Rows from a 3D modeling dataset

◆ ◆ ◆ ◆ ◆ ◆ ◆

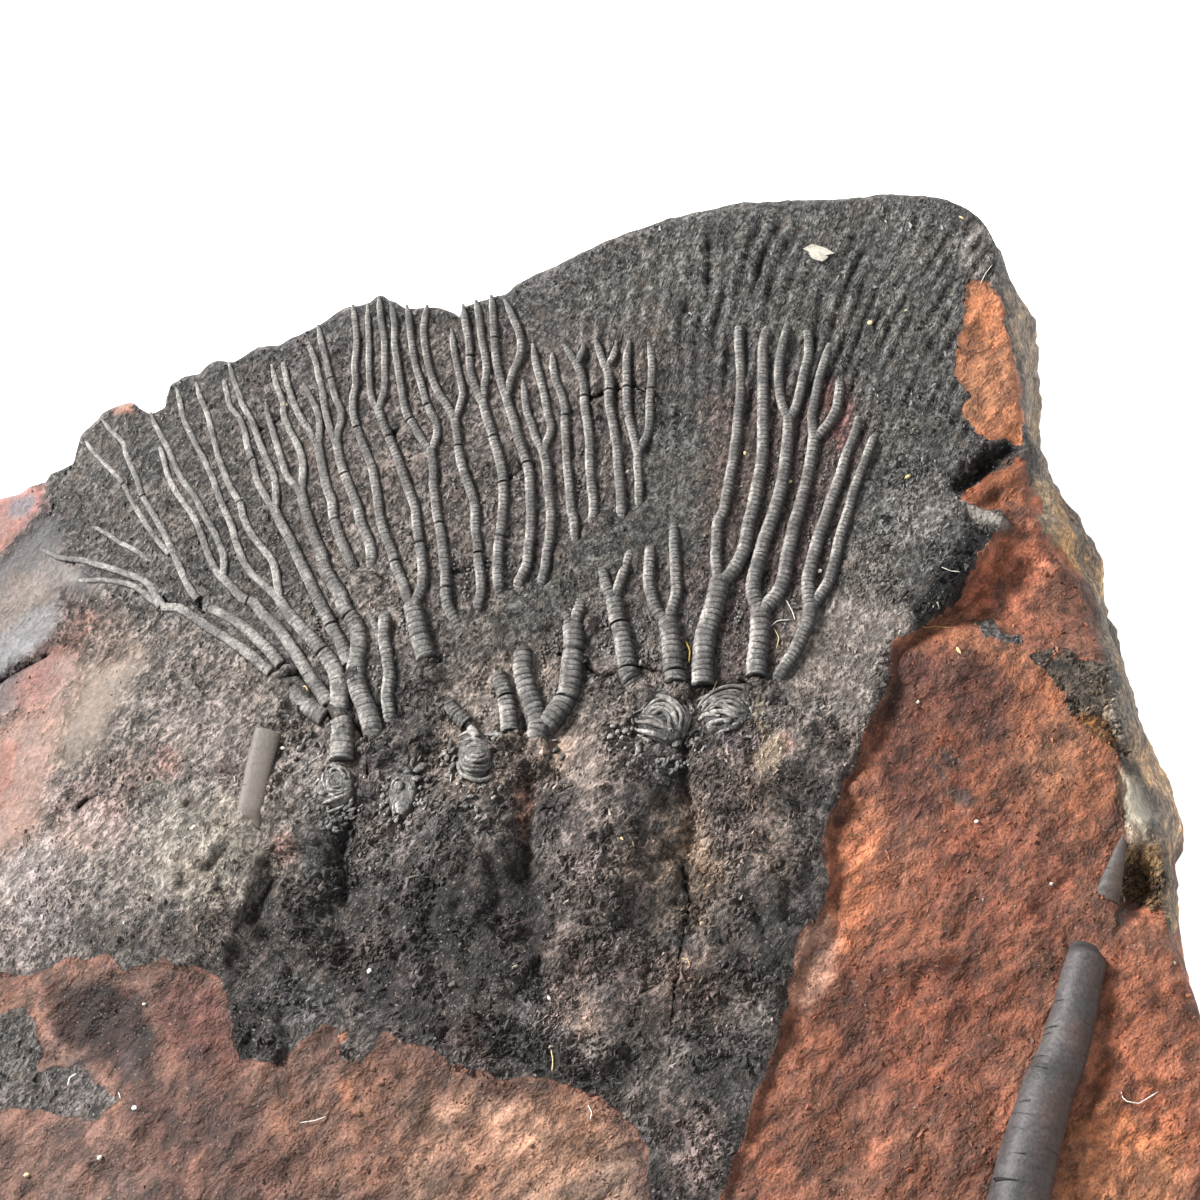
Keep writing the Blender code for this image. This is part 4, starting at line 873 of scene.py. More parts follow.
def face_height(x, y):
    """Height of the plain fossil face, by plan position."""
    column, row = to_sheet(x, y, FACE_HEIGHT)
    height = -LEFT_DIP * smooth((250.0 - column) / 330.0)
    for middle, level, across, along, rise, lean in MOUNDS:
        u = (column - middle) / across
        v = (row - level - lean * (column - middle)) / along
        height = height + rise * np.exp(-(u * u + v * v))
    rows, edge, drop = (np.array(values) for values in zip(*STEP_EDGE))
    past_edge = (column - np.interp(row, rows, edge)) / STEP_WIDTH
    height = height - np.interp(row, rows, drop) * smooth(past_edge)
    return FACE_HEIGHT + height * MM


def lay(column, row):
    """Plan position and height of drawn points on the face."""
    z = np.full(np.shape(column), FACE_HEIGHT)
    for _ in range(8):
        x, y = at_height(column, row, z)
        z = face_height(x, y)
    return x, y, z


# --- noise and masks -------------------------------------------------------------------------

TILE = np.random.RandomState(11).uniform(-1.0, 1.0, (256, 256))


def lattice(x, y, size, seed):
    """Soft noise between -1 and 1 with lumps of the given size."""
    u = x / size + 31.7 * seed
    v = y / size + 17.9 * seed
    i = np.floor(u).astype(int)
    j = np.floor(v).astype(int)
    f = smooth(u - i)
    g = smooth(v - j)
    low = TILE[i & 255, j & 255] * (1 - f) + TILE[(i + 1) & 255, j & 255] * f
    high = TILE[i & 255, (j + 1) & 255] * (1 - f) + TILE[(i + 1) & 255, (j + 1) & 255] * f
    return low * (1 - g) + high * g


def cloud(x, y, size, octaves, seed):
    """Noise with finer and finer lumps laid over each other."""
    total = 0.0
    for k in range(octaves):
        turn = 0.6 + 1.1 * k
        u = x * math.cos(turn) - y * math.sin(turn)
        v = x * math.sin(turn) + y * math.cos(turn)
        total = total + lattice(u, v, size / 2 ** k, seed + k) * 0.55 ** k
    return total


def line_distance(column, row, line):
    """Distance to a drawn line, and the nearest point on it."""
    best = np.full(np.shape(column), 1e9)
    near_c = np.array(column, dtype=float)
    near_r = np.array(row, dtype=float)
    for (ax, ay), (bx, by) in zip(line[:-1], line[1:]):
        dx, dy = bx - ax, by - ay
        t = np.clip(((column - ax) * dx + (row - ay) * dy) / (dx * dx + dy * dy), 0.0, 1.0)
        c, r = ax + t * dx, ay + t * dy
        away = np.hypot(column - c, row - r)
        closer = away < best
        best = np.where(closer, away, best)
        near_c = np.where(closer, c, near_c)
        near_r = np.where(closer, r, near_r)
    return best, near_c, near_r


def patch_mask(column, row, outline, softness):
    """1 well inside a drawn outline, 0 well outside it."""
    closed = outline + outline[:1]
    away = line_distance(column, row, closed)[0]
    inside = np.zeros(np.shape(column), dtype=bool)
    for (ax, ay), (bx, by) in zip(closed[:-1], closed[1:]):
        if ay == by:
            continue
        crosses = (ay > row) != (by > row)
        inside ^= crosses & (column < (bx - ax) * (row - ay) / (by - ay) + ax)
    return smooth(0.5 + 0.5 * np.where(inside, away, -away) / softness)


def linear(colour):
    """A 0-255 display colour as linear values."""
    share = np.array(colour, dtype=float) / 255.0
    return np.where(share <= 0.04045, share / 12.92, ((share + 0.055) / 1.055) ** 2.4)


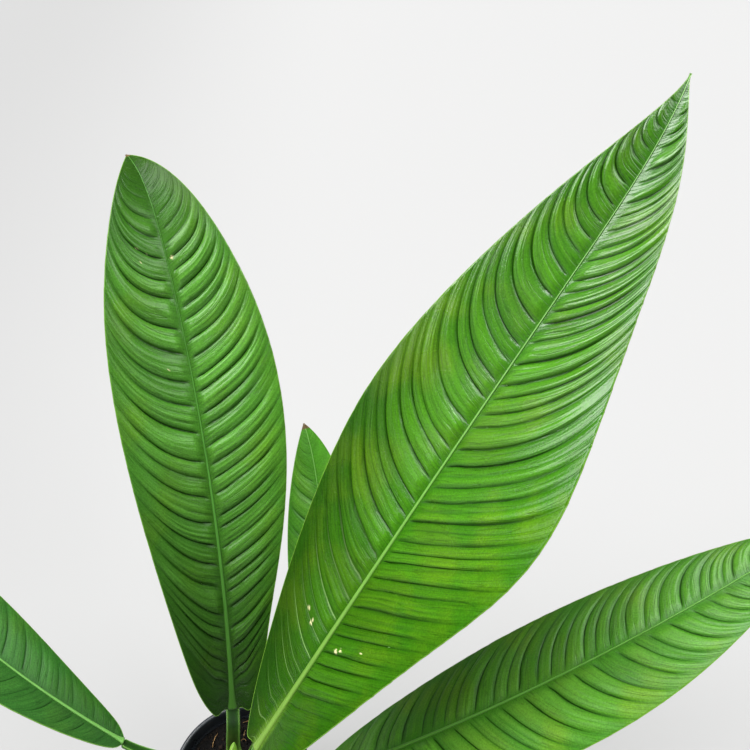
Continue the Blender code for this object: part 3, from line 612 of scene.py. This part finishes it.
def soil_look(name, dark, middle, light, grain_mm):
    """Potting mix: peat, bark fines and coir, damp. It gives a dark, rough mass of small grains that
    lie in clumps three times as wide."""
    made, tree, shader, _, where = new_look(name)
    grains = add(tree, "TexVoronoi", {}, {"Vector": where, "Scale": per_metre(grain_mm)})
    clumps = add(tree, "TexNoise", {}, {"Vector": where, "Scale": per_metre(3 * grain_mm), "Detail": 5.0})
    mixed = add(tree, "Math", TIMES_PLUS, [grains, 0.5, clumps])
    tone = add(tree, "ValToRGB", {"stops": [(0.45, dark), (0.75, middle), (1.0, light)]}, [mixed])
    bump = add(tree, "Bump", {}, {"Height": mixed, "Strength": 0.9, "Distance": MM})
    feed(tree, shader, {"Base Color": tone, "Normal": bump, "Roughness": 0.92,
                        "Specular IOR Level": 0.15})
    return made


# ---- leaves --------------------------------------------------------------------------------------

def blade_frame(leaf, t):
    """Midrib points and the directions along it, across to its left and out of its upper face. The
    heading and rise go evenly from base to tip, with an extra turn and dip in the last quarter; the
    path is the sum of the steps along; the roll turns left towards up."""
    fine = np.linspace(0.0, 1.0, PATH_STEPS)
    late = np.clip((fine - LAST_QUARTER) / (1.0 - LAST_QUARTER), 0.0, 1.0) ** 2
    az = np.radians(leaf["azimuth"][0] + (leaf["azimuth"][1] - leaf["azimuth"][0]) * fine
                    + leaf["turn"] * late)
    el = np.radians(leaf["rise"][0] + (leaf["rise"][1] - leaf["rise"][0]) * fine
                    - leaf["dip"] * late)
    along = np.stack([np.cos(el) * np.cos(az), np.cos(el) * np.sin(az), np.sin(el)], axis=1)
    steps = (along[1:] + along[:-1]) / 2 * leaf["length"] / (PATH_STEPS - 1)
    path = np.array(leaf["base"]) + np.vstack([np.zeros(3), np.cumsum(steps, axis=0)])
    left = np.stack([-np.sin(az), np.cos(az), np.zeros_like(az)], axis=1)
    up = np.cross(along, left)
    roll = np.radians(leaf["roll"][0] + (leaf["roll"][1] - leaf["roll"][0]) * fine)[:, None]
    across = np.cos(roll) * left + np.sin(roll) * up
    out = np.cross(along, across)
    return [np.stack([np.interp(t, fine, values[:, k]) for k in range(3)], axis=-1)
            for values in (path, along, across, out)]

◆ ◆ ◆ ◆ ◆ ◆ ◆

GIVEN EXERCISE => Above are the records; please copy exactly their first line and each line after it through the line containing "TILE = np.random.RandomState(11).uniform(-1.0, 1.0, (256, 256))", and no line after that.

SOLUTION TO THIS TASK =>
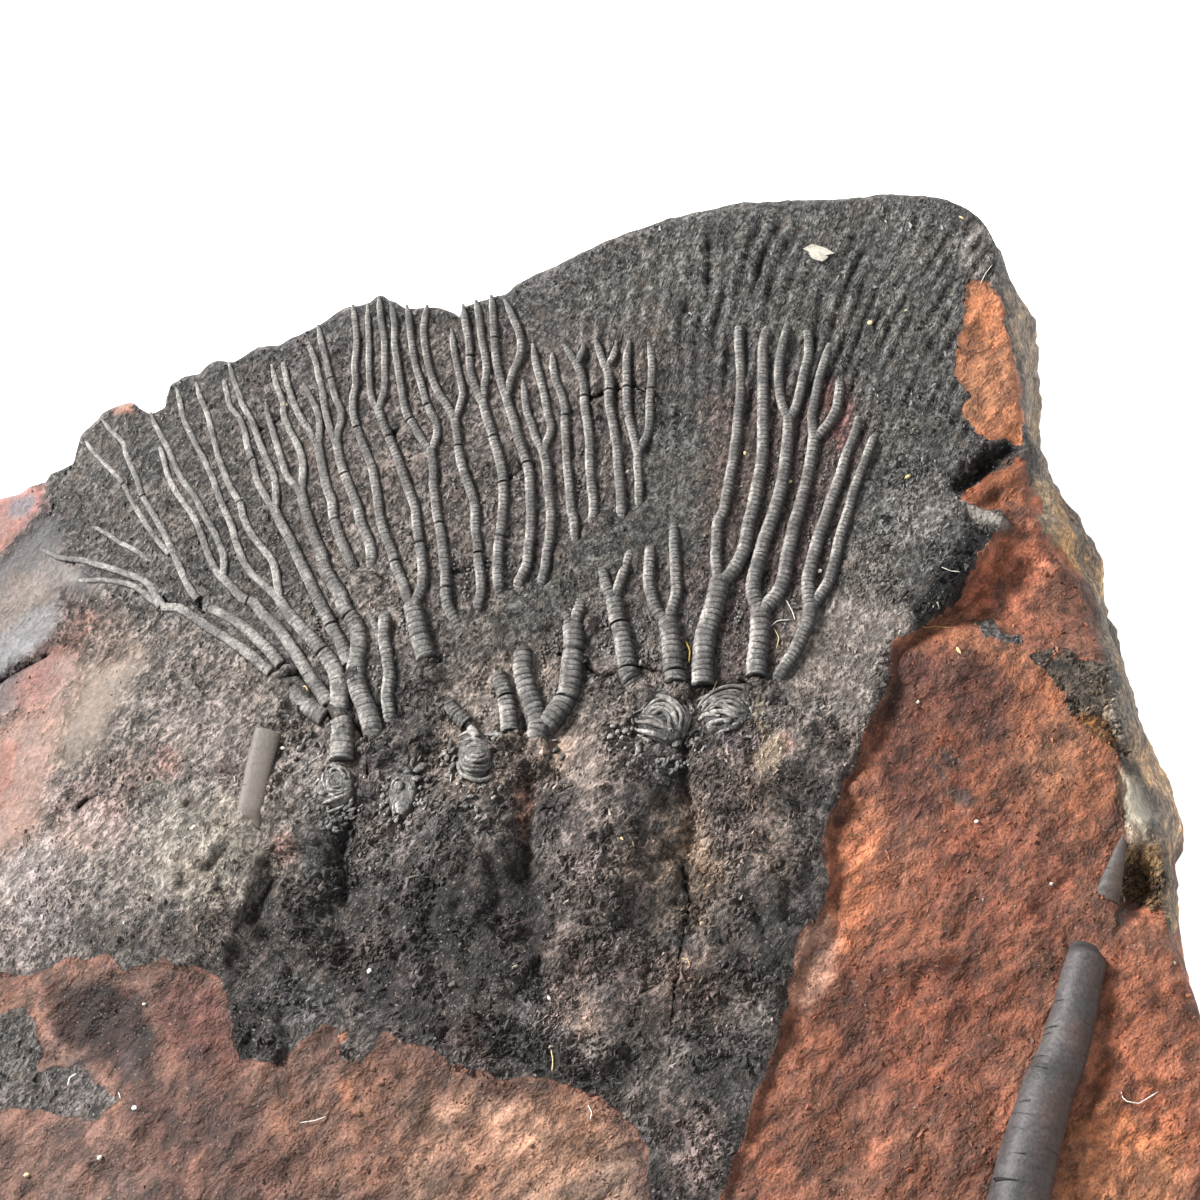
Keep writing the Blender code for this image. This is part 4, starting at line 873 of scene.py. More parts follow.
def face_height(x, y):
    """Height of the plain fossil face, by plan position."""
    column, row = to_sheet(x, y, FACE_HEIGHT)
    height = -LEFT_DIP * smooth((250.0 - column) / 330.0)
    for middle, level, across, along, rise, lean in MOUNDS:
        u = (column - middle) / across
        v = (row - level - lean * (column - middle)) / along
        height = height + rise * np.exp(-(u * u + v * v))
    rows, edge, drop = (np.array(values) for values in zip(*STEP_EDGE))
    past_edge = (column - np.interp(row, rows, edge)) / STEP_WIDTH
    height = height - np.interp(row, rows, drop) * smooth(past_edge)
    return FACE_HEIGHT + height * MM


def lay(column, row):
    """Plan position and height of drawn points on the face."""
    z = np.full(np.shape(column), FACE_HEIGHT)
    for _ in range(8):
        x, y = at_height(column, row, z)
        z = face_height(x, y)
    return x, y, z


# --- noise and masks -------------------------------------------------------------------------

TILE = np.random.RandomState(11).uniform(-1.0, 1.0, (256, 256))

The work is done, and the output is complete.